The only feature that I wish it would have had would have been the under-display fingerprint reader, but quite frankly, it didn’t match up with the display, I am told, and I totally understand. But let me step back here. They took a lot of heat because of the specs. It doesn’t have the plus processor in there, and there were a couple other nits out there. I think that’s completely missing the point. This is for insiders and not the general public.
So I wrote a pretty feisty, I would call it a response piece, out there on Forbes, but really tried to set the record straight. So if you’re interested, check that out, but good luck. And I appreciate Qualcomm trying to go direct with some of its customers. And no, it’s not getting into the smartphone business folks. Don’t be confused. It needs its OEMs and ODMs for this. This is just part of some kudos and special insider opportunities.
Daniel Newman: Yeah. The long and short is simple here, Pat. Snapdragon is an immensely flexible and leading capability platform, and vendors and OEMs and ODMs do make selections on the feature specs that they put into devices.
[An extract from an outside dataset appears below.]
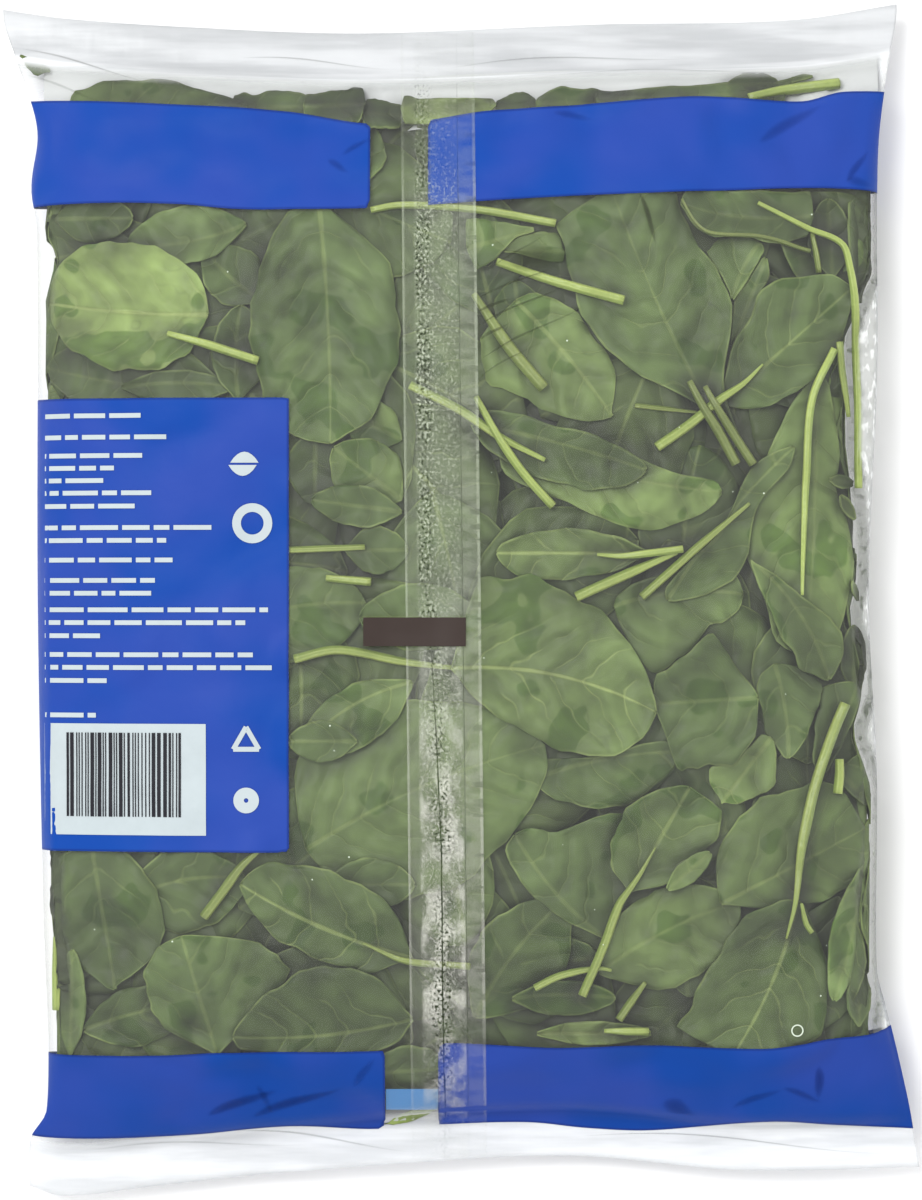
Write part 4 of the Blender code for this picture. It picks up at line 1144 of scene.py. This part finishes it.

Qualcomm, in the spirit of partnership, probably guides but does not dictate, nor should they. That would be problematic. But this is an opportunity for the company to try to work to show the market what could be done if you took advantage of all the features, all the spec, all the capabilities of our most advanced chip sets.
So it’s an interesting concept, Pat, and since Qualcomm really has very little consumer recognition, it’s a chance for people to reach out that are influential at that consumer level to really talk about the fact that, going back to your T-Mobile commentary, if Qualcomm, when incorporated into the OEM and ODM devices that we know, creates a device that we like to use better. It’s actually quite simple. The program will need to continue to evolve. This may not be the perfect application of it, but it’s a starting point, and I expect to see more in the future.